Knock Knock feels very strongly that these knockoffs are wrong—unethical and damaging to both the marketplace and to morality. Knock Knock products are intensely labor intensive. The concepting, writing, and design that goes into a Knock Knock product requires a lot of work—and overhead, by way of salaries we pay to amazing creative people—to get it just right. To take our efforts and labors of love and copy them is not only stealing, it is offensive at the deepest level. That’s why we have aggressively enforced our rights and been successful in removing numerous inferior, copycat products from the market.
We are primarily learning of these knockoffs from sales reps, distributors, employees, customers, and other friends of Knock Knock. Once we learn of alleged infringements, they are turned over to our outside legal counsel for aggressive enforcement.

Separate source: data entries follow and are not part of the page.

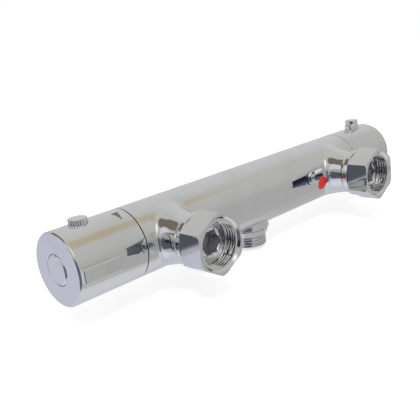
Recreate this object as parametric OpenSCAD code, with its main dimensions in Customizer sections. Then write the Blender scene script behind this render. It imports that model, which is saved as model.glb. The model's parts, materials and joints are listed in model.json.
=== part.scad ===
// Thermostatic shower valve: a chromed bar valve fed by two wall inlets.
// The bar lies along X, the inlets face the wall along +Y and the outlet hangs along -Z.
// The origin is midway between the two inlets, in the plane of the union nuts' faces.
// Temperature handle at +X, flow handle at -X, hot inlet at -X.

/* [Bar] */
// Length over both handles
overall_l = 280; // [272:2:300]
// Length of the cast body between the handles
body_l = 194; // [188:2:200]
// Outside radius of the body and of both handles
bar_r = 20; // [20:0.5:23]
// Gap between the body and each handle
seam_gap = 0.5; // [0.4:0.1:1]
// Bevel on each handle's outer edge
edge_bevel = 0.9; // [0.5:0.1:1.5]

/* [Waterways] */
// Radius of the mixed water passage along the middle
mixed_r = 8.5; // [6:0.5:9]
// Wall between a cartridge bore and the galleries around it
gallery_wall = 1.6; // [1.2:0.1:1.8]
// Radial depth of the two galleries
gallery_depth = 2.8; // [2:0.1:3]
// Half angle that each gallery spans
gallery_half_deg = 37; // [25:1:40]
// Radius of the passage behind each inlet
inlet_passage_r = 8.4; // [6:0.1:9]

/* [Inlets] */
// Distance between the two inlets
inlet_pitch = 150; // [146:1:152]
// From the bar's axis to the end of a neck
neck_reach = 36.4; // [34.4:0.5:40.4]
// Radius of a neck at its waist
neck_r = 13.9; // [13.5:0.1:14.5]
// Radius of the collar at a neck's end
neck_collar_r = 15.2; // [14.8:0.1:17]
// How far a neck sweeps out along the bar
neck_sweep_x = 5.6; // [4:0.1:7.6]
// How far a neck sweeps out above and below
neck_sweep_z = 4.4; // [2:0.1:4.6]
// Radius of the thread that holds an inlet insert
insert_thread_r = 10.4; // [10:0.1:10.6]
// Radius of the insert's flange, which traps the nut
insert_flange_r = 11.7; // [11.4:0.1:11.7]
// Thickness of the insert's flange
insert_flange_t = 2; // [1.5:0.1:2.5]
// Radius of the insert's nose
insert_nose_r = 7.9; // [7.7:0.1:8.5]
// Length of the insert's nose
insert_nose_l = 1.4; // [1:0.1:2]
// Width across flats of the key socket
socket_af = 12; // [10:0.5:12.5]
// Depth of the key socket
socket_l = 7.5; // [6:0.5:8.5]

/* [Union nuts] */
// Width across flats
nut_af = 30; // [29.5:0.5:34]
// Length of a nut
nut_l = 14.4; // [13.6:0.1:17]
// Thickness of the nut's rear lip
nut_lip_t = 2.8; // [2.4:0.1:3.2]
// Play between the lip and what traps it, on each side
nut_play = 0.6; // [0.4:0.1:0.8]
// Radius at the crests of the nut's internal thread
nut_crest_r = 12.06; // [12.06:0.02:12.3]
// Radius at the roots of the nut's internal thread
nut_root_r = 13.22; // [13:0.02:13.4]
// Turn of the cold nut's flats
cold_nut_deg = 31; // [0:1:60]
// Turn of the hot nut's flats
hot_nut_deg = 31; // [0:1:60]
// Pitch of the pipe threads
pipe_pitch = 1.814; // [1.5:0.002:2]

/* [Check valves] */
// Radius of a check valve's housing
check_r = 7.5; // [7:0.1:7.6]
// Radius of the poppet's head
poppet_r = 5.5; // [4.5:0.1:5.7]
// How far a poppet opens
poppet_lift = 3; // [1.5:0.1:3]

/* [Outlet] */
// Width across flats of the outlet's collar
outlet_af = 22; // [21.5:0.5:24]
// Thickness of the outlet's collar
outlet_collar_t = 3.4; // [2.5:0.1:5]
// Outside radius of the outlet's thread
outlet_thread_r = 10.48; // [10.3:0.02:10.6]
// Length of the outlet's thread
outlet_thread_l = 7.3; // [6.5:0.1:12]
// Radius of the outlet's waterway
outlet_bore_r = 7.2; // [5:0.1:7.6]

/* [Handles] */
// Wall of a handle's shell
handle_wall = 2.6; // [2.2:0.1:2.7]
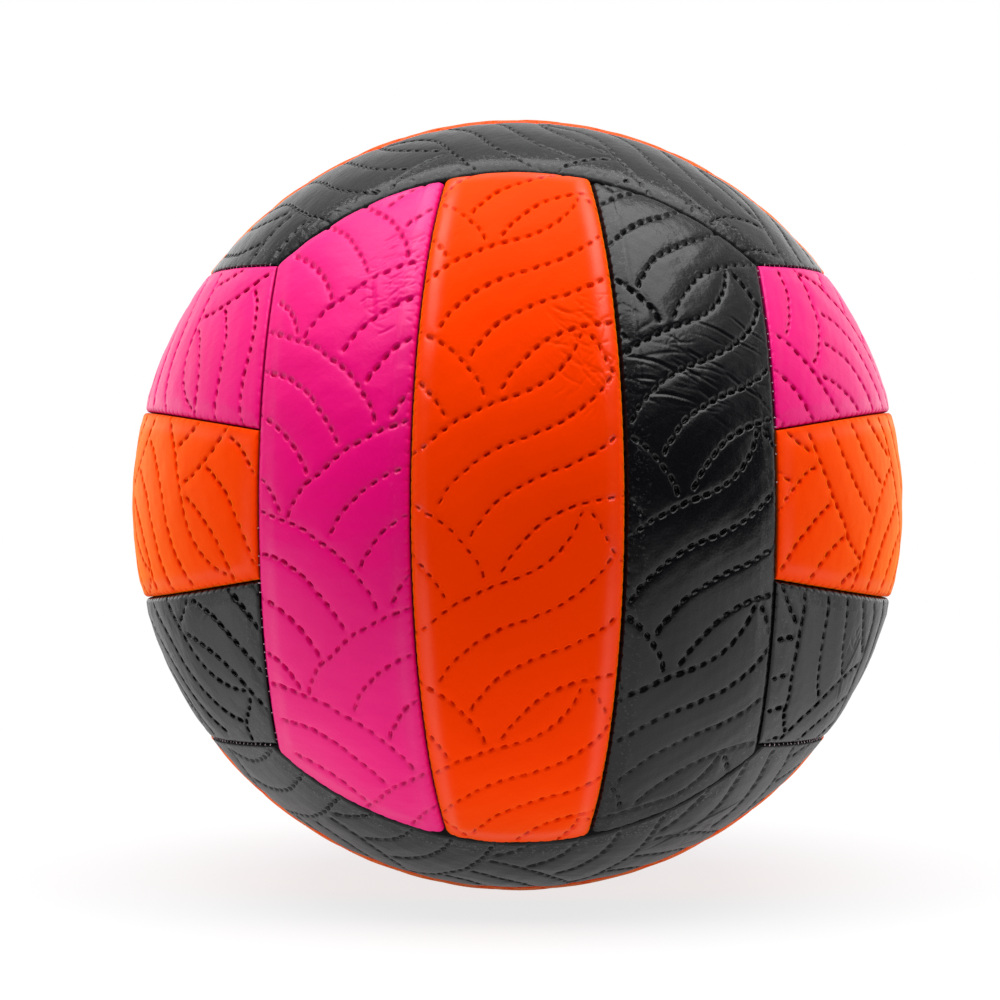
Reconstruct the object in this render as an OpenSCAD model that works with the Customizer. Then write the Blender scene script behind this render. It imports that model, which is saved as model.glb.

We would be eternally grateful if you would keep your eyes open for Knock Knock knockoffs (both in retail stores and online) and send our way when you see them, even if you’re not sure if something qualifies as a copyright or trademark infringement. Just take a picture and send it to firstname.lastname@example.org so that Knock Knock and its attorneys can determine whether it’s an infringement. Also tell your friends! The more eyeballs, the better!
I wanted to end on a happy note. Here's a smiley face.
The success of Knock Knock—and that of our creative peer companies, and of all people and groups that put their thoughts into the world—stems from the originality of our creativity. Please help us in keeping the marketplace a safe place for such work.